* _EXERCISE_
Copy exactly the lines from the one containing "finished = check_document()" through the one containing "if empty is", both included, and nothing else.
::::
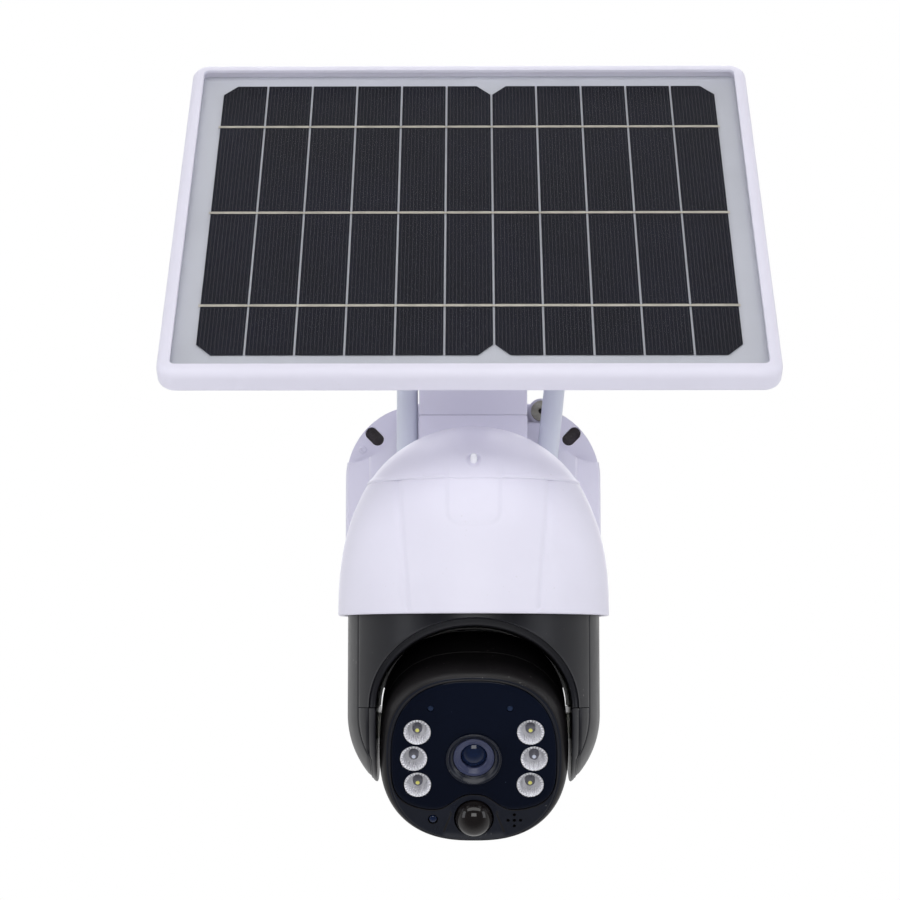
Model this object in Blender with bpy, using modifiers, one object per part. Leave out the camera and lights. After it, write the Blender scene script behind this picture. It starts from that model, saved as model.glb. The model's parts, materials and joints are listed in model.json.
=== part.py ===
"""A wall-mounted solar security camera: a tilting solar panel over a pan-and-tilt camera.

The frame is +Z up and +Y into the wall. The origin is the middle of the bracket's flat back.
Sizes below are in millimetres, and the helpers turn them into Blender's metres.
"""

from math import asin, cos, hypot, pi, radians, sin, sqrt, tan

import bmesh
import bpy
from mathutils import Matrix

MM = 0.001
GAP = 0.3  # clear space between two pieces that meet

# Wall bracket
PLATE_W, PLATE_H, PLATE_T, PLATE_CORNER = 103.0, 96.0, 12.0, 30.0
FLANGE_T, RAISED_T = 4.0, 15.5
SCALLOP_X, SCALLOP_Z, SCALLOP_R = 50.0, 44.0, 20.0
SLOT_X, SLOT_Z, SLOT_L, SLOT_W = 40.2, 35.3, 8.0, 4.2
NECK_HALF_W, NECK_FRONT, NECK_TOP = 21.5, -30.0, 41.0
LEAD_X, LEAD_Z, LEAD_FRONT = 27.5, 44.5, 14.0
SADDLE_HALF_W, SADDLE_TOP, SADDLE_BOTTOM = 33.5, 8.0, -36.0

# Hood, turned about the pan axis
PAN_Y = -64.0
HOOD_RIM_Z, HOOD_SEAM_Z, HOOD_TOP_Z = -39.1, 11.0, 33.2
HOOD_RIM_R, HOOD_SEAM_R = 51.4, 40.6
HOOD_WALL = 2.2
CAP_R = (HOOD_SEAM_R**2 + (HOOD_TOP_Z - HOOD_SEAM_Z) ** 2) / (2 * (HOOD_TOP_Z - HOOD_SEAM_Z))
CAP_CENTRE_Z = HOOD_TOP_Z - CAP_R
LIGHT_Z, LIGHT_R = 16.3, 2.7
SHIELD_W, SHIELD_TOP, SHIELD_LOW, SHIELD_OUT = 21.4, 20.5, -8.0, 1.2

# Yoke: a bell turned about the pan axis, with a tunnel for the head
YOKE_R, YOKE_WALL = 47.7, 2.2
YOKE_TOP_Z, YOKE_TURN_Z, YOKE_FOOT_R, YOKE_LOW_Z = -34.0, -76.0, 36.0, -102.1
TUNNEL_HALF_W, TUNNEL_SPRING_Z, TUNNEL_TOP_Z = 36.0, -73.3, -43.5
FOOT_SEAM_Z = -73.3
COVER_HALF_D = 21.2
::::
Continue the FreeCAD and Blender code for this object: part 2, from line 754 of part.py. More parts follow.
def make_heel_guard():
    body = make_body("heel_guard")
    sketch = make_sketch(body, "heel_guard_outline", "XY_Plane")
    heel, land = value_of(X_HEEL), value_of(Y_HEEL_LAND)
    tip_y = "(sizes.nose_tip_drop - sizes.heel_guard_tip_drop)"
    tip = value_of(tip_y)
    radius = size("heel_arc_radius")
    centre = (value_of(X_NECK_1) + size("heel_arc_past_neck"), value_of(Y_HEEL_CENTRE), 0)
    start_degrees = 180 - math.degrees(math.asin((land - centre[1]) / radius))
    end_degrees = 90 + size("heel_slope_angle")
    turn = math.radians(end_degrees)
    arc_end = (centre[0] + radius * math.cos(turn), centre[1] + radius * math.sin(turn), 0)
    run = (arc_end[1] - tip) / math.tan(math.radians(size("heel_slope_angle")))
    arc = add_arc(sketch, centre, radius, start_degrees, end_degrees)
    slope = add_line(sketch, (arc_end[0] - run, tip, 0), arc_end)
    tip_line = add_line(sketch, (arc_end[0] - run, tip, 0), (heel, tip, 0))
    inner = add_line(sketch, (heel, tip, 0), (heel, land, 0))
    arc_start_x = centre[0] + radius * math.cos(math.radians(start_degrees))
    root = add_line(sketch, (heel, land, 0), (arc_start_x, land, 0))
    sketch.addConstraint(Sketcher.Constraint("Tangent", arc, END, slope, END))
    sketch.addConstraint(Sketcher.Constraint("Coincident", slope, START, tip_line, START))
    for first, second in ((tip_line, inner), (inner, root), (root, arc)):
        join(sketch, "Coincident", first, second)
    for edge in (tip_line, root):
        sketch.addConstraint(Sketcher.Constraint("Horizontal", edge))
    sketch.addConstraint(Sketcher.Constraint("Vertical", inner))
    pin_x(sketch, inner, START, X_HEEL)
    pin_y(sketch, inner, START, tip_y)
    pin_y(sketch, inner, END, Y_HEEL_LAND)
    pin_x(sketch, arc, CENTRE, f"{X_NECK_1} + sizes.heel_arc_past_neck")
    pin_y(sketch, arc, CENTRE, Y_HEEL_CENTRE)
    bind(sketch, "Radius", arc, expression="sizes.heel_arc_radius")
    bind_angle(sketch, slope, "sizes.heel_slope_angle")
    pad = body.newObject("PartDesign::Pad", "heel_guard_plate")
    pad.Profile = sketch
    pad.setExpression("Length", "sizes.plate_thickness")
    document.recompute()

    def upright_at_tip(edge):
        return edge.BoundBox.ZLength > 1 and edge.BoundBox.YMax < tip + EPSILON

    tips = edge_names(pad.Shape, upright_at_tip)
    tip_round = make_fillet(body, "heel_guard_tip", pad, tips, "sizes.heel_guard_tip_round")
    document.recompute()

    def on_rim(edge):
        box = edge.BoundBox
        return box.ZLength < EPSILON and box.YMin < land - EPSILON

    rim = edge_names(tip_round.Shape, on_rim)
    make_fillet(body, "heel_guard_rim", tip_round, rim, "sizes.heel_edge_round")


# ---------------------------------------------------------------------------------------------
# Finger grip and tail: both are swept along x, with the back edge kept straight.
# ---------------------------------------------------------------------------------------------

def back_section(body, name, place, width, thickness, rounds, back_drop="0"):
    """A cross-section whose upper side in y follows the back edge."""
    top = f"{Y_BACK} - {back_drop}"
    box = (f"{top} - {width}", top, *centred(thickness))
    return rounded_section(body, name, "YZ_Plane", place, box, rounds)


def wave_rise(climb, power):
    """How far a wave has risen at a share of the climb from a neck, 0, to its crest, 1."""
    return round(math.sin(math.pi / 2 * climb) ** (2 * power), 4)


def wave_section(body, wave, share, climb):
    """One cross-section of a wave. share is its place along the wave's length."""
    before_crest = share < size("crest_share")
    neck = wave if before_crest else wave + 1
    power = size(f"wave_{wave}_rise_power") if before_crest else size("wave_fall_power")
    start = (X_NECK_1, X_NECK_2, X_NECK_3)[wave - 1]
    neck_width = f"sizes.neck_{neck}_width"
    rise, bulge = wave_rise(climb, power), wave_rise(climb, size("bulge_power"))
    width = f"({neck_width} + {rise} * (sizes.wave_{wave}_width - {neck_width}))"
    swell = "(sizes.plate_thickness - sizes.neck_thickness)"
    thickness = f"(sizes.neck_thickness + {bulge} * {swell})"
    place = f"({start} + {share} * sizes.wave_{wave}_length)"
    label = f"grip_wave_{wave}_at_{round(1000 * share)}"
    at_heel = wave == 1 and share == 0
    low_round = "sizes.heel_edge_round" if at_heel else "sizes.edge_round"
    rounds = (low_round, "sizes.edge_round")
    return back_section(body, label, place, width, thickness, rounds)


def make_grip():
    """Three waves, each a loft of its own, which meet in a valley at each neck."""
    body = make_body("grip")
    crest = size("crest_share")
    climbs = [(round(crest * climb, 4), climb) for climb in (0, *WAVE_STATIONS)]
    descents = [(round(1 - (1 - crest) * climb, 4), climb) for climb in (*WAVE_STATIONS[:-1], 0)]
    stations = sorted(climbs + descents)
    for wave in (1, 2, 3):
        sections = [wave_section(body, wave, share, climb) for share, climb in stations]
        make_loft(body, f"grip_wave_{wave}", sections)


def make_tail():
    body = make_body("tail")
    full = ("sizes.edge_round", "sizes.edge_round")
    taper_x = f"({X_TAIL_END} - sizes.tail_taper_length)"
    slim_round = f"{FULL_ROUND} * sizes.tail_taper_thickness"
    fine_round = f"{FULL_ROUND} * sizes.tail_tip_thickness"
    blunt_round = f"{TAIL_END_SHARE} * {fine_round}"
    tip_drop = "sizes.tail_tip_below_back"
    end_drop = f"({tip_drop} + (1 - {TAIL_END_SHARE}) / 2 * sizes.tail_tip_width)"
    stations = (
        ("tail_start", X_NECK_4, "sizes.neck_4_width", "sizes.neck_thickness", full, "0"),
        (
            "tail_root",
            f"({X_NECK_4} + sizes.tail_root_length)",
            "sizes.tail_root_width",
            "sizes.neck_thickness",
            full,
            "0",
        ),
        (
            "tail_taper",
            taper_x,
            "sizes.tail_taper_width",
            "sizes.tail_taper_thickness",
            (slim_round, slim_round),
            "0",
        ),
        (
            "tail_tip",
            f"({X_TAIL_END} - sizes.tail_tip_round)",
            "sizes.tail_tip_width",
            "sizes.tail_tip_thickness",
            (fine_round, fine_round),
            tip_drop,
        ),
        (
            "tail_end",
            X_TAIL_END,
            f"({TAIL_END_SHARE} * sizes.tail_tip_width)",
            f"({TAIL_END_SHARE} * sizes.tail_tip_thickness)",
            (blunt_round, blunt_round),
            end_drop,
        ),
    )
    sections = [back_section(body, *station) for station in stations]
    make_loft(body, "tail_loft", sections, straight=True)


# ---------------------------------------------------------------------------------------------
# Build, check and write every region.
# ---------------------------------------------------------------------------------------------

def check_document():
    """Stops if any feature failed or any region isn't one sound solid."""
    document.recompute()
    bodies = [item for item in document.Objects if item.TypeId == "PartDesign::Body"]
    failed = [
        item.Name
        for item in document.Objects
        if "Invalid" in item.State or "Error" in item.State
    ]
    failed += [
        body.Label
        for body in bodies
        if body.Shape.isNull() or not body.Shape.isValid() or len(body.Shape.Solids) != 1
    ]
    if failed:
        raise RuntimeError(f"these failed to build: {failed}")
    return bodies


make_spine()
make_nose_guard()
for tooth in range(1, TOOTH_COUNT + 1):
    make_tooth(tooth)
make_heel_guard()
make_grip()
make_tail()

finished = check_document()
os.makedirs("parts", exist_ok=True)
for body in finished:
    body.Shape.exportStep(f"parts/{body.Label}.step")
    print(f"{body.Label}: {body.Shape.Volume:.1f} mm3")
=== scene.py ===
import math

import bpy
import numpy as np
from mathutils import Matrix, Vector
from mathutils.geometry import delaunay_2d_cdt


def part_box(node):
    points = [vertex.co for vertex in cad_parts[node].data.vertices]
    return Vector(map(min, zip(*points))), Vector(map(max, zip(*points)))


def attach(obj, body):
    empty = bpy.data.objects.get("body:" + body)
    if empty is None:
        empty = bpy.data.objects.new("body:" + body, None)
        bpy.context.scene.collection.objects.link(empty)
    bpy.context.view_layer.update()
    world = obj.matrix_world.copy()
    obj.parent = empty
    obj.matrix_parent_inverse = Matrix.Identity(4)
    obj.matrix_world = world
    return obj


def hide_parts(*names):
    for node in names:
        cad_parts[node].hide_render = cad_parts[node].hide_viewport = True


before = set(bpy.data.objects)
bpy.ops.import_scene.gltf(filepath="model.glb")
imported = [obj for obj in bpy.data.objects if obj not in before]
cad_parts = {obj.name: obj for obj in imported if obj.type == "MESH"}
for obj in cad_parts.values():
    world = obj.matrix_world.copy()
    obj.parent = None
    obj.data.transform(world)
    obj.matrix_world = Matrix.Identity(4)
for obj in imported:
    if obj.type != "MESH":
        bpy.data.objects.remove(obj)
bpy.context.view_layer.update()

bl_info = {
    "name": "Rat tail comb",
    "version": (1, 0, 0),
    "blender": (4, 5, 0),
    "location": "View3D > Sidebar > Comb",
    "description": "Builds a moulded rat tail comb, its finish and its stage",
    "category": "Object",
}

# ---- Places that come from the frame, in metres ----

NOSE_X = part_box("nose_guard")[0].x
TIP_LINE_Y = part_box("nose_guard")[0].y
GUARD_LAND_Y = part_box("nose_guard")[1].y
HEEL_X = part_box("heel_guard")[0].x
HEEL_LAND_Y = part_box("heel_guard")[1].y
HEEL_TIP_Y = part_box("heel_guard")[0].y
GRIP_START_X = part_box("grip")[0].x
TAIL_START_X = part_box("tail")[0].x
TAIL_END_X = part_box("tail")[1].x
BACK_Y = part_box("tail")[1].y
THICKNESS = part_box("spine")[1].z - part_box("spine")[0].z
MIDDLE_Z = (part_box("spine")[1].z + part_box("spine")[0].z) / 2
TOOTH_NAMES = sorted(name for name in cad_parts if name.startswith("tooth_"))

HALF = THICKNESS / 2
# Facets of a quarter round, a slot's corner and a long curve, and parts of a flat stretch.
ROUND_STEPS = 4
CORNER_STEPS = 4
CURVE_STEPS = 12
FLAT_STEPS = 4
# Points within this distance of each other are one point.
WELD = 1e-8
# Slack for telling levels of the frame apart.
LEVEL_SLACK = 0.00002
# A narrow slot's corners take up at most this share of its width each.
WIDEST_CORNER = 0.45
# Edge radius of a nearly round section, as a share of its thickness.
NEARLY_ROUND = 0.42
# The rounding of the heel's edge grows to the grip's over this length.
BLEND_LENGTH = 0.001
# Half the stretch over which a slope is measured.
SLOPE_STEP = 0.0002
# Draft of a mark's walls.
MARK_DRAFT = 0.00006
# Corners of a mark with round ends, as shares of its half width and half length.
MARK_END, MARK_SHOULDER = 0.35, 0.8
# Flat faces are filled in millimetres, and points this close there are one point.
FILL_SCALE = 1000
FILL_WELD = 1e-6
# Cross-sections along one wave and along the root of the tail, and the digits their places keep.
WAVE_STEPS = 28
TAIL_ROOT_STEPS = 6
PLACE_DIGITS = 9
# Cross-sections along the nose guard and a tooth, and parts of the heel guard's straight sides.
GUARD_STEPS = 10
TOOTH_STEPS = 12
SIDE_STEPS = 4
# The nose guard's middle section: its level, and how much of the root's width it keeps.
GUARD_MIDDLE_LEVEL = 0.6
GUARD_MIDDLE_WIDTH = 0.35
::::
* _TASK RESULT_
finished = check_document()
os.makedirs("parts", exist_ok=True)
for body in finished:
    body.Shape.exportStep(f"parts/{body.Label}.step")
    print(f"{body.Label}: {body.Shape.Volume:.1f} mm3")
=== scene.py ===
import math

import bpy
import numpy as np
from mathutils import Matrix, Vector
from mathutils.geometry import delaunay_2d_cdt


def part_box(node):
    points = [vertex.co for vertex in cad_parts[node].data.vertices]
    return Vector(map(min, zip(*points))), Vector(map(max, zip(*points)))


def attach(obj, body):
    empty = bpy.data.objects.get("body:" + body)
    if empty is None:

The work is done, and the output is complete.